Neighborhood Attention Extension. Bringing attention to a neighborhood near you!
https://shi-labs.com/natten/
Other
345 stars 26 forks source link

Inverted register attention #131

Open Xynonners opened 4 months ago

Xynonners commented 4 months ago

Repost from #82 since it was closed and probably didn't get seen:

If I'm understanding this correctly the current additional_keys/values allows NA to attend to extra tokens outside of the original self-attn q/k/v.

I've been thinking though, with architectures like FIT https://arxiv.org/abs/2305.12689 (grouped perceiver architecture), would it be possible to invert this? aka have registers attend to multiple different neighborhoods?

alihassanijr commented 4 months ago

That might be complicated, because how would one define exactly what neighborhood each register will attend to? Could you clarify that a bit more?

The additional KV feature lets every query attend to some additional key value pairs.

It is possible to have register queries attend to everything though; but that is just cross attention, and NATTEN ops would be agnostic to that, so you can just do it in a separate branch.

Xynonners commented 4 months ago

That might be complicated, because how would one define exactly what neighborhood each register will attend to? Could you clarify that a bit more?

The additional KV feature lets every query attend to some additional key value pairs.

It is possible to have register queries attend to everything though; but that is just cross attention, and NATTEN ops would be agnostic to that, so you can just do it in a separate branch.

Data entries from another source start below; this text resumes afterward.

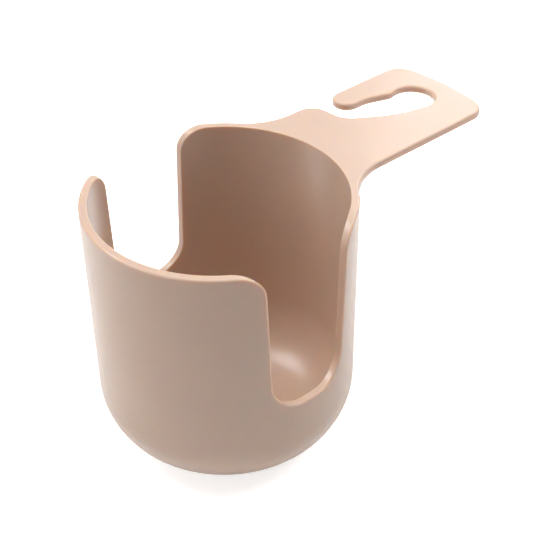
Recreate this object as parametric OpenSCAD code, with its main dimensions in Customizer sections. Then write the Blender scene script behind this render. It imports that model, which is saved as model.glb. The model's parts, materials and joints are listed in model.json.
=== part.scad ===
// Car cup holder, moulded in one piece: an open cup with a slot down each side,
// and a flat arm that hooks over the post of a car's headrest.
// The origin is the middle of the flat base. Z is up, and the arm points along Y.

/* [Cup] */
// Outer diameter at the rim
cup_d = 85; // [78:1:100]
// Height from the base to the rim
cup_h = 90; // [80:1:130]
// Thickness of the wall
wall_t = 2.5; // [2.2:0.1:3.5]
// Thickness of the floor
floor_t = 2.5; // [2:0.1:5]
// Draft of the wall in degrees, which makes the cup narrower at its base
draft = 0.7; // [0:0.1:2]
// Outer radius where the wall turns under into the flat base
turn_r = 23; // [12:0.5:27]
// Radius on the inner and the outer edge of the rim
rim_r = 1; // [0.4:0.1:1]

/* [Side slots] */
// Width of each slot, measured at the rim
slot_w = 32.4; // [26:0.2:40]
// Depth of each slot below the rim
slot_depth = 53; // [35:1:56]
// Lean of each slot side in degrees, which makes the slot narrower at its foot
slot_lean = 2.1; // [0:0.1:4]
// Radius of the two corners at the foot of a slot
slot_foot_r = 11; // [4:0.5:11]
// Radius of the rim's corners beside a slot
horn_r = 8; // [3:0.5:10]
// Distance of the slots' middle in front of the cup's middle
slot_shift = 0.6; // [0:0.1:2]

/* [Arm] */
// Width of the arm
arm_w = 40; // [38:1:46]
// Thickness of the arm
arm_t = 2.5; // [2:0.1:4]
// Distance from the cup's middle to the far end of the arm
arm_reach = 101.3; // [100:0.1:112]
// Distance from the cup's middle over which the arm stays level
level_r = 50.3; // [46:0.1:56]
// Fall of the arm in degrees beyond its level root
arm_fall = 1.6; // [0:0.1:4]
// Radius of the soft bend where the fall begins
bend_r = 200; // [50:10:300]
// Radius of the flares that join the arm to the rim
flare_r = 22; // [14:1:26]
// Radius of the bowed far end
end_bow_r = 86; // [60:1:140]
// Radius of the two far corners
end_corner_r = 6; // [3:0.5:8]
// Radius of the fillet under the arm's root
root_fillet_r = 2; // [0.5:0.5:4]

/* [Headrest hook] */
// Diameter of the round seat that a headrest post snaps into
seat_d = 14.5; // [12:0.1:15]
// Distance from the cup's middle to the seat's middle
seat_y = 86.5; // [85:0.1:88]
// Offset of the seat's middle from the arm's middle, towards the mouth
seat_x = 1.1; // [0:0.1:2]
// Height of the mouth that the post goes in by
mouth_h = 7; // [5:0.1:8]
// Distance from the cup's middle to the mouth's near edge, at the arm's side
mouth_y = 58; // [57:0.1:59]
// Width of the finger at its tip
finger_w = 9.2; // [8:0.1:10]
// Length of the straight stretch behind the finger's round tip
nub_l = 4.5; // [3:0.5:6]
// Lean of the finger's edge behind that stretch, in degrees towards the seat
neck_lean = 19.6; // [15:0.2:24]
// Lean of the seat's tangent edge, in degrees from the arm's width
lead_angle = 76; // [72:1:80]
// Length of that edge, from the seat to the bend in it
lead_l = 12; // [8:0.5:14]
// Lean of the long edge between that bend and the mouth
ramp_angle = 56.4; // [50:0.2:60]
// Rise of the mouth's near edge in degrees, from the arm's side inwards
mouth_rise = 4.2; // [0:0.2:6]
// Radius of the arm's shoulder beside the mouth
shoulder_r = 6.5; // [3:0.5:7]
// Radius of the corner where the mouth turns into the long edge
throat_r = 8; // [4:0.5:10]
// Radius of the bend in the long edge
ramp_r = 40; // [20:1:50]
// Radius of the hollow behind the finger's tip
nub_hollow_r = 15; // [6:1:20]
// Radius of the swell where the finger's edge meets the seat
neck_r = 5; // [2:0.5:6]

/* [Hidden] */
$fn = 128;
cup_r = cup_d / 2;
seat_r = seat_d / 2;
inner_turn_r = turn_r - wall_t;
arm_z = cup_h - arm_t;
// The arm starts inside the wall, so the two share material all along the rim
root_r = cup_r - wall_t / 2;
// A clearance that lets one cut run out through a face cleanly
past = 0.02;
// How far a corner's piece reaches past the corner, so that it overlaps what it is cut from or joined to
beyond = 0.8;
// How far an arc reaches past the line or arc that it is tangent to, so that the two cross cleanly
graze = 0.005;
// Flats along a quarter turn of the rim's rounded edge
edge_steps = 6;
plastic = "#DCC3AE";

// Radius of the wall's outside at height z
function wall_r(z) = cup_r - (cup_h - z) * tan(draft);
function unit(v) = v / norm(v);
function xy(p) = [p[0], p[1]];
function cross2(a, b) = a[0] * b[1] - a[1] * b[0];
function polar(r, a) = r * [cos(a), sin(a)];
// The point where the line from p at angle a crosses the line from q at angle b
function crossing(p, a, q, b) =
    p + polar(cross2(q - p, polar(1, b)) / cross2(polar(1, a), polar(1, b)), a);
// How far to go from p along the unit vector v to come within r of the origin
function reach_of(p, v, r) = -p * v - sqrt(r ^ 2 - cross2(p, v) ^ 2);

// One corner of an outline, rounded: the piece between its two edges and the arc
module corner_piece(c, i) {
    n = len(c);
    p = xy(c[i]);
    r = c[i][2];
    to_last = unit(xy(c[(i + n - 1) % n]) - p);
    to_next = unit(xy(c[(i + 1) % n]) - p);
    half = acos(to_last * to_next) / 2;
    inwards = unit(to_last + to_next);
    middle = p + inwards * r / sin(half);
    difference() {
        polygon([
            p - inwards * beyond,
            p + to_last * r / tan(half),
            middle,
            p + to_next * r / tan(half),
        ]);
        translate(middle) circle(r + graze);
    }
}

function turns_left(c, i) =
    cross2(xy(c[i]) - xy(c[(i + len(c) - 1) % len(c)]), xy(c[(i + 1) % len(c)]) - xy(c[i])) > 0;

// A closed outline of [x, y, radius] corners, listed anticlockwise, with true arcs
module rounded_outline(c) {
    rounded = [for (i = [0 : len(c) - 1]) if (c[i][2] > 0) i];
    difference() {
        union() {
            polygon([for (p = c) xy(p)]);
            for (i = rounded) if (!turns_left(c, i)) corner_piece(c, i);
        }
        for (i = rounded) if (turns_left(c, i)) corner_piece(c, i);
    }
}

// Points along a small arc, for an edge too fine to need a true one
function edge_points(middle, r, from, to) =
    [for (k = [0 : edge_steps]) concat(middle + polar(r, from + (to - from) * k / edge_steps), 0)];

// Half section of the cup: floor, turned-under base, drafted wall and rounded rim
module cup_section() {
    edge_z = cup_h - rim_r;
    outer_x = wall_r(edge_z) - rim_r / cos(draft);
    inner_x = wall_r(edge_z) - wall_t + rim_r / cos(draft);
    rounded_outline(concat(
        [[0, 0, 0], [wall_r(0), 0, turn_r]],
        edge_points([outer_x, edge_z], rim_r, -draft, 90),
        edge_points([inner_x, edge_z], rim_r, 90, 180 - draft),
        [[wall_r(floor_t) - wall_t, floor_t, inner_turn_r], [0, floor_t, 0]]
    ));
}

// Outline of the side slots, seen along X, with horns that curve out onto the rim
module slot_outline() {
    top = cup_h + past;
    half = slot_w / 2;
    foot_half = half - slot_depth * tan(slot_lean);
    rounded_outline([
        [-foot_half, cup_h - slot_depth, slot_foot_r],
        [foot_half, cup_h - slot_depth, slot_foot_r],
        [half, top, horn_r],
        [half + 2 * horn_r, top, 0],
        [half + 2 * horn_r, top + wall_t, 0],
        [-half - 2 * horn_r, top + wall_t, 0],
        [-half - 2 * horn_r, top, 0],
        [-half, top, horn_r],
    ]);
}

// The slots are one cut, straight through both sides of the cup
module slots() {
    translate([-cup_d, -slot_shift, 0])
        rotate([90, 0, 90]) linear_extrude(2 * cup_d) slot_outline();
}

module cup() {
    difference() {
        rotate_extrude() cup_section();
        slots();
    }
}

// Plan of the arm: straight sides, a bowed end, and the hook's mouth, ramp and finger
module arm_outline() {
    side = arm_w / 2;
    seat = [-seat_x, seat_y];
    end_angle = asin((side - end_corner_r) / end_bow_r);
    end_y = arm_reach + end_bow_r * (1 / cos(end_angle) - 1);
    corner_y = end_y - side * tan(end_angle);
    lead_top = seat + polar(seat_r - graze, lead_angle - 90);
    ramp_top = lead_top - polar(lead_l, lead_angle);
    shoulder = [-side, mouth_y];
    throat = crossing(shoulder, mouth_rise, ramp_top, ramp_angle);
    tip_y = throat[1] + mouth_h - (throat[0] + side) * tan(mouth_rise) / 2;
    tip_r = (finger_w - past) / 2;
    nub = [-side + finger_w, tip_y + tip_r + nub_l];
    neck_dir = polar(1, 90 - neck_lean);
    swell_from = nub + polar(neck_r, 180 - neck_lean);
    swell = swell_from + neck_dir * reach_of(swell_from - seat, neck_dir, seat_r + neck_r);
    neck_start = swell - polar(neck_r, 180 - neck_lean);
    neck_end = seat + (swell - seat) * seat_r / (seat_r + neck_r);
    translate(swell) circle(neck_r + graze);
    rounded_outline([
        [-side, 0, 0],
        [side, 0, 0],
        [side, corner_y, end_corner_r],
        [0, end_y, end_bow_r],
        [-side, corner_y, end_corner_r],
        [-side, tip_y, tip_r],
        [nub[0], tip_y, tip_r],
        [nub[0], nub[1], nub_hollow_r],
        [neck_start[0], neck_start[1], 0],
        [swell[0], swell[1], 0],
        [neck_end[0], neck_end[1], 0],
        [seat[0], seat[1], 0],
        [lead_top[0], lead_top[1], 0],
        [ramp_top[0], ramp_top[1], ramp_r],
        [throat[0], throat[1], throat_r],
        [shoulder[0], shoulder[1], shoulder_r],
    ]);
}

// The web between the arm's side and the cup, hollowed by an arc that meets both
module flare() {
    side = arm_w / 2;
    start_r = wall_r(arm_z - root_fillet_r) - past;
    middle = [side + flare_r, sqrt((start_r + flare_r) ^ 2 - (side + flare_r) ^ 2)];
    difference() {
        polygon([[0, 0], middle * start_r / (start_r + flare_r), middle, [side - past, middle[1]], [0, middle[1]]]);
        translate(middle) circle(flare_r + graze);
    }
}

module arm_plan() {
    arm_outline();
    flare();
    mirror([1, 0]) flare();
}

// Half section of the arm, turned about the cup's middle: a level root, then a slight fall
module arm_section() {
    reach = arm_reach + arm_w;
    fall = (reach - level_r) * tan(arm_fall);
    rounded_outline([
        [root_r, arm_z, 0],
        [level_r, arm_z, bend_r],
        [reach, arm_z - fall, 0],
        [reach, cup_h - fall, 0],
        [level_r, cup_h, bend_r],
        [root_r, cup_h, 0],
    ]);
}

// Half section of the fillet in the corner under the arm
module root_fillet_section() {
    foot_z = arm_z - root_fillet_r;
    middle = [wall_r(foot_z) + root_fillet_r - past, foot_z + past];
    difference() {
        polygon([[root_r, foot_z], middle, [middle[0], arm_z + arm_t / 2], [root_r, arm_z + arm_t / 2]]);
        translate(middle) circle(root_fillet_r);
    }
}

module arm() {
    difference() {
        intersection() {
            linear_extrude(cup_h + arm_t) arm_plan();
            rotate_extrude() {
                arm_section();
                root_fillet_section();
            }
        }
        translate([-seat_x, seat_y, 0]) cylinder(r = seat_r, h = cup_h + arm_t);
    }
}

module cup_holder() {
    color(plastic) {
        cup();
        arm();
    }
}

cup_holder();
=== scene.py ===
# %% [markdown]
# A car cup holder, made in one shot of an injection moulding machine. It has an open
# cup with a slot down each side, and a flat arm that hooks over a headrest's post.
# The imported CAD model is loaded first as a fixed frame. Everything here is in metres
# in that frame: Z is up, the arm points along Y, and the base's middle is the origin.

# %% Load the frame
import json
import math

import bmesh
import bpy
from mathutils import Matrix, Vector


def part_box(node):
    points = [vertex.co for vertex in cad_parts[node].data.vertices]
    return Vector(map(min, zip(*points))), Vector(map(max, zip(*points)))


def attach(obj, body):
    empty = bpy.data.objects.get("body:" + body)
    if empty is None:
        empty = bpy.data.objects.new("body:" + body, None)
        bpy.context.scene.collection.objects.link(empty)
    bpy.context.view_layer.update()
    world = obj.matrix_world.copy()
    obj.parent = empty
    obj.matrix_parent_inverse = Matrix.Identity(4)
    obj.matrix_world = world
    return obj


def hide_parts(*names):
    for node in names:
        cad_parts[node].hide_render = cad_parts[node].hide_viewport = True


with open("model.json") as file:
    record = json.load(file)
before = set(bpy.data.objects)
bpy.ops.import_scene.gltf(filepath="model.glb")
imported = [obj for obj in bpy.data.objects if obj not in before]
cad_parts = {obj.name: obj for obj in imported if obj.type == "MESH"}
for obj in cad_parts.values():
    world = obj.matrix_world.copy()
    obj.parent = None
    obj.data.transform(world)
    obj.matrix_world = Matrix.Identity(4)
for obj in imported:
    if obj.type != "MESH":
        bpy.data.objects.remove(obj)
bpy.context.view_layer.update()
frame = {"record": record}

MM = 0.001

# %% [markdown]
# The camera stands to the front right of the cup and looks down on it, as in a
# catalogue photograph. It is placed by two angles and a distance from a point on the
# cup's axis, and a long lens keeps the upright sides nearly parallel. The point on the
# axis isn't in the middle of the picture, so the camera steps sideways and up until it
# lands on its pixel, and no lens shift is needed.

# %% Camera
PICTURE = 533                       # width and height of the picture in pixels
FOCAL_PIXELS = 1414.3               # the lens's focal length, in pixels
AIM = Vector((0, 0, 50)) * MM       # a point on the cup's axis
AIM_PIXEL = (223.6, 299.5)
DISTANCE = 450 * MM
AZIMUTH = math.radians(48.42)
ELEVATION = math.radians(36.95)
ROLL = math.radians(1.13)


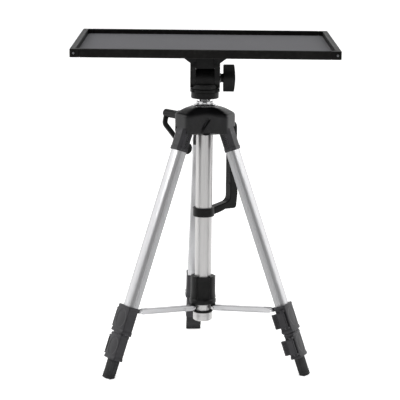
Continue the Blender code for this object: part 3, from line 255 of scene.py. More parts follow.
def crowned(width, depth, crown, corner, groove=0.0, steps=24):
    """Leg section: flat inner side, straight flanks with a V groove, and half an ellipse as outer side."""
    straight = depth / 2 - crown
    a = np.linspace(0, math.pi, steps + 1)
    crest = np.stack([straight + crown * np.sin(a), -width / 2 * np.cos(a)], 1)
    t = np.linspace(0, math.pi / 2, 6)
    low = np.stack([-depth / 2 + corner * (1 - np.cos(t)), -width / 2 + corner * (1 - np.sin(t))], 1)
    g = straight - 3 * groove
    notch = np.array([(g - groove, -width / 2), (g, -width / 2 + groove), (g + groove, -width / 2)])
    flank = np.concatenate([low, notch]) if groove else low
    return np.concatenate([flank, crest, (flank * (1, -1))[::-1]])


def bowed(left, right, inner, outer, bulge, radius, steps=24):
    """Section of a moulding: flat inner side and flanks; the front falls back as the square of the offset."""
    t = np.linspace(-1, 1, steps + 1)
    front = np.stack([outer - bulge * t ** 2, (left + right) / 2 + (right - left) / 2 * t], 1)
    radii = np.concatenate([[radius] * 2, np.full(steps - 1, 8 * MM), [radius] * 2])
    return rounded(np.concatenate([[(inner, left)], front, [(inner, right)]]), radii, 4)


def faceted(width, depth, front, bevel, radius):
    """Section of a moulding: flat inner side, flanks, two chamfers and a flat front, all softened."""
    x, y = depth / 2, width / 2
    half = [(-x, -y), (x - bevel, -y), (x, -front / 2)]
    return rounded(half + [(x, front / 2), (x - bevel, y), (-x, y)], radius, 5)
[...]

Yeah sorry, I think I got confused for a sec.

iiuc the additional KV essentially is equivalent to a global attention between the input and the registers, and therefore an inversion would essentially be equivalent to a global cross attention (aka not save any compute power?)

looking at it a bit closer I believe the research paper I linked to had a specific register for each local group, which the registers would then globally attend to each other (and therefore solved the quadratic complexity).

Thanks for the response.